BH: In an interview, when your sister was asked to say how your father influenced her, she said that the thing that inspired her the most was that his writing always rung true. So that's an especially lovely compliment.
Can you talk briefly about the Signature Theater production of A Trip to Bountiful? It was such a beautiful production.
HF: Lois [Smith, who starred in the play], is just phenomenal. I have such respect for her. She's such a great actress, no doubt about it. All those awards she won [for Bountiful] were very well deserved. And, it was great to be in it with my husband, who I also thought was pretty good in it. James DeMarse was also in it, and he's playing my husband in [Dividing the Estate] ... It was just a great group of people. I loved the way Harris Yulin directed it. It was just one of those dream productions. You never know going into it what's going to happen, but there was just something about it that was kind of magical. The response of the audience also was very gratifying. They seemed to love it.

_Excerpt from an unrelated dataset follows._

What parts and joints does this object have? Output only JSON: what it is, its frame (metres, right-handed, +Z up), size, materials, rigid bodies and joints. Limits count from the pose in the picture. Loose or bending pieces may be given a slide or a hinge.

We're doing a production of A Trip to Bountiful [a revival of the Signature Theater production] at the Goodman Theater in Chicago. We're starting rehearsals in February, and we open around March.
BH: Do you spend most of the year in California?
HF: We have a place in California. My husband's from Manhattan Beach, which is near where we live, in the Pacific Palisades. He loves the Pacific Ocean. He's got me enjoying it, too, and we're out there now. But, we're back in New York as much as we can be, because we try to do plays as often as possible. And, we love being in the city. Lately we'd been spending more time in California, so it's really nice to be back here.
Dividing the Estate is currently in previews and opens on September 27 at 59E59 Theaters - Theater A, 59 East 59th Street, between Park and Madison.